* begin *

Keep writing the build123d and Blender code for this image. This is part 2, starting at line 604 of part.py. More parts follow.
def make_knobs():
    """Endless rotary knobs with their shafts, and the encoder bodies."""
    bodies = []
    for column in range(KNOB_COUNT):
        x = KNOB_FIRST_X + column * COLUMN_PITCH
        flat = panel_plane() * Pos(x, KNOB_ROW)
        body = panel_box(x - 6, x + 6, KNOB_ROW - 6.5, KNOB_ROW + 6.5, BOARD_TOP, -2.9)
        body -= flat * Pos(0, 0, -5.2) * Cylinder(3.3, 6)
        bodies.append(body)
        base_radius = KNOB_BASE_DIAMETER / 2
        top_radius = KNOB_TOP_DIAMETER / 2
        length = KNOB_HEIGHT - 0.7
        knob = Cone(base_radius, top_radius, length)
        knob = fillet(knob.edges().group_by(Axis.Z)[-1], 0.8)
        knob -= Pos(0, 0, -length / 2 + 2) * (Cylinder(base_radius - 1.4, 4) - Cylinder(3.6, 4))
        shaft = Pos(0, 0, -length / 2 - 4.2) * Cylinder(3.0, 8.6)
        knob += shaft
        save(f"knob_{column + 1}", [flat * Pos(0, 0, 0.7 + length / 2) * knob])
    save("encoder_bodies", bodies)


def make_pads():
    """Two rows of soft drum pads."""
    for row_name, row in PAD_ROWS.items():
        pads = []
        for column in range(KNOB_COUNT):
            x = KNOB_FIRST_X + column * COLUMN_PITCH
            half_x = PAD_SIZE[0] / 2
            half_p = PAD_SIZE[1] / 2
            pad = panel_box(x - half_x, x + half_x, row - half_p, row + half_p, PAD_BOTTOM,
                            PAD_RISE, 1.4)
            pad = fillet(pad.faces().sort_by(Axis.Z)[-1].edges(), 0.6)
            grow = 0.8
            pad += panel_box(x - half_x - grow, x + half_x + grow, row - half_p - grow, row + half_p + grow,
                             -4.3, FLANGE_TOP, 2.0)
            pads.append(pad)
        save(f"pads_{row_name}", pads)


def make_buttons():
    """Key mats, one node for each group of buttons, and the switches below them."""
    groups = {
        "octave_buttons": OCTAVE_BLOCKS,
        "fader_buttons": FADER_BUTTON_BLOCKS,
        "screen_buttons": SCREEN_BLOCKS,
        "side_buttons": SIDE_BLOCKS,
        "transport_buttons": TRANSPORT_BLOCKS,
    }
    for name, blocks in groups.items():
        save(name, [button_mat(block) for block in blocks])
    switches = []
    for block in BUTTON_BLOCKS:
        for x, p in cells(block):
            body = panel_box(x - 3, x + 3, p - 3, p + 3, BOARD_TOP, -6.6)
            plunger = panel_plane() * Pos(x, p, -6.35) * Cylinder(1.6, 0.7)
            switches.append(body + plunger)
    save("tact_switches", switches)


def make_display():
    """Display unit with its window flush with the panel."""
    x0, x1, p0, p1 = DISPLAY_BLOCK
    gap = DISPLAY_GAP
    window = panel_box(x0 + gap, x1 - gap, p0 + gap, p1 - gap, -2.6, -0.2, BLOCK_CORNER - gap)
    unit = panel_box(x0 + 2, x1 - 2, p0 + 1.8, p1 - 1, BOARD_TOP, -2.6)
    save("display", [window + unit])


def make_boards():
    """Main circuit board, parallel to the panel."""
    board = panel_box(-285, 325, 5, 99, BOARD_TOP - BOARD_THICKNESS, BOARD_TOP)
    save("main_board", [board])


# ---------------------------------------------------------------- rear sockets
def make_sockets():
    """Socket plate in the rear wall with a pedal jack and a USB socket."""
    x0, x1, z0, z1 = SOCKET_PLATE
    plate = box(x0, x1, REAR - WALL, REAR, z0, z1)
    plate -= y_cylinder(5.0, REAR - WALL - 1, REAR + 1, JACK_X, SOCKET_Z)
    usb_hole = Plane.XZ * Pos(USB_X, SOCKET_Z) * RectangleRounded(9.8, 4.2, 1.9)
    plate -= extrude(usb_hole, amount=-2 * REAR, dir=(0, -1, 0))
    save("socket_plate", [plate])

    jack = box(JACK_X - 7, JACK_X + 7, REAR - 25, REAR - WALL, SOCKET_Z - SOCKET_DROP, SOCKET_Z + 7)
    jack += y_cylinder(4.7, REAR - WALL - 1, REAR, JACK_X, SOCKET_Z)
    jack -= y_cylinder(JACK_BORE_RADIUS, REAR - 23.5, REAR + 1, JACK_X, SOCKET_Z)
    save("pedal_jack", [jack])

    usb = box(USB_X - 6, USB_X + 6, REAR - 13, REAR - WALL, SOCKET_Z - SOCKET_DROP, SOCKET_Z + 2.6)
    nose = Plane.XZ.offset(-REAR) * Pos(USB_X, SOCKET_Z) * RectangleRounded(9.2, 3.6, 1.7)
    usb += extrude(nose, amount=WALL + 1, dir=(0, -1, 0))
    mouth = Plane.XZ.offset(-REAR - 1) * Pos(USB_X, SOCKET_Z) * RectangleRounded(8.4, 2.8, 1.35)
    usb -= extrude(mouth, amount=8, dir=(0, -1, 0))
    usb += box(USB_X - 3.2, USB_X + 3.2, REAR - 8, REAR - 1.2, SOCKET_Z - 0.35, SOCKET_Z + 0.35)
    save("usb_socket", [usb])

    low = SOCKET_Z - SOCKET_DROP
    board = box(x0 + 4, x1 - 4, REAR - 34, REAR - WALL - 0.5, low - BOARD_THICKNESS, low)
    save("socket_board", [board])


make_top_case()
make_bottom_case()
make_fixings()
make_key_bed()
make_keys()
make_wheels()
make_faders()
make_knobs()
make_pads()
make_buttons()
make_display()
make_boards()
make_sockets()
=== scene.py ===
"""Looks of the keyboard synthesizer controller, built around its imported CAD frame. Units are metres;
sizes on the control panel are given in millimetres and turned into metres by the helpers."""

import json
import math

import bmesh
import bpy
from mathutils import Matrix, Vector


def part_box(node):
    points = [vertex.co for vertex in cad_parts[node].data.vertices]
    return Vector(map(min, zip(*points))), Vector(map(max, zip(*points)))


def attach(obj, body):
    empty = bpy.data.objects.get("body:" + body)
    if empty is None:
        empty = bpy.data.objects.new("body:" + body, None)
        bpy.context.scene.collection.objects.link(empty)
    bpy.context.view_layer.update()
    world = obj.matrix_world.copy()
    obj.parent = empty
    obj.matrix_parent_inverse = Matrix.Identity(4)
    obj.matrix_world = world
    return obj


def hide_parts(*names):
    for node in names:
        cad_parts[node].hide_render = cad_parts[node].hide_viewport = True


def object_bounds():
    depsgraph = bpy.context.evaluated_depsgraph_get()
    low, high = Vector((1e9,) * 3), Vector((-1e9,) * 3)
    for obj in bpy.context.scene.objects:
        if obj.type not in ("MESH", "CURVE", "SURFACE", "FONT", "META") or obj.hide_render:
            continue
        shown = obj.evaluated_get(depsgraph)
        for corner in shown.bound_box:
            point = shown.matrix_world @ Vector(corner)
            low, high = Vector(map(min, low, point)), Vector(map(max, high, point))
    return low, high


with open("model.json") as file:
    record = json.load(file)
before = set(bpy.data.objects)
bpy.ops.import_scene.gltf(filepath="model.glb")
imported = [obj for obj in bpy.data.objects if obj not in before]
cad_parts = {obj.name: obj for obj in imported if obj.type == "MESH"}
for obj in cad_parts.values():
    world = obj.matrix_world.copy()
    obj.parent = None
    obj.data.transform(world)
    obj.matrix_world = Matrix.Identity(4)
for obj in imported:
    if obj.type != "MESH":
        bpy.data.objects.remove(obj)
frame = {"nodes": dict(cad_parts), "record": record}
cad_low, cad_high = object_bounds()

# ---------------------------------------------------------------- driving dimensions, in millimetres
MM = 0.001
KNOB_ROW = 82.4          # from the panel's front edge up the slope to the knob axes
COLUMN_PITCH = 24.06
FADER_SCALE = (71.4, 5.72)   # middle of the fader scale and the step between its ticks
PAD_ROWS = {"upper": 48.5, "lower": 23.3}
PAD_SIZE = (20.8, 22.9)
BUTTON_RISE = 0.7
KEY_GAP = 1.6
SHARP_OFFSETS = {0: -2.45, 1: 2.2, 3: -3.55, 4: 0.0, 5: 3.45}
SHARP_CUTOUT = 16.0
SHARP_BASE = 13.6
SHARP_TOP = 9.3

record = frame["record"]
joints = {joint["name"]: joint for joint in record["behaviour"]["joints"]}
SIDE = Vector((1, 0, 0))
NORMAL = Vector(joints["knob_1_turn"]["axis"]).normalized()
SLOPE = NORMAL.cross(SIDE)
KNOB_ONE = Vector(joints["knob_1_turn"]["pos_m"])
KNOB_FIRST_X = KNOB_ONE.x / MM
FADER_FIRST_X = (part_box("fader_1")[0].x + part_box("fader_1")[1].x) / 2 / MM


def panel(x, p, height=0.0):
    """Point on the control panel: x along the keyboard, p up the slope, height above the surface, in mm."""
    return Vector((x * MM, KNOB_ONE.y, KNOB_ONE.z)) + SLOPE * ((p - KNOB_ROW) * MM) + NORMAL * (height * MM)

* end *

* _WHAT IS NEEDED_
With the first line being the one containing "if empty is" and the last line the one containing "obj.parent = empty", transcribe exactly the lines above that fall in that range.

* _WRITTEN ANSWER_
    if empty is None:
        empty = bpy.data.objects.new("body:" + body, None)
        bpy.context.scene.collection.objects.link(empty)
    bpy.context.view_layer.update()
    world = obj.matrix_world.copy()
    obj.parent = empty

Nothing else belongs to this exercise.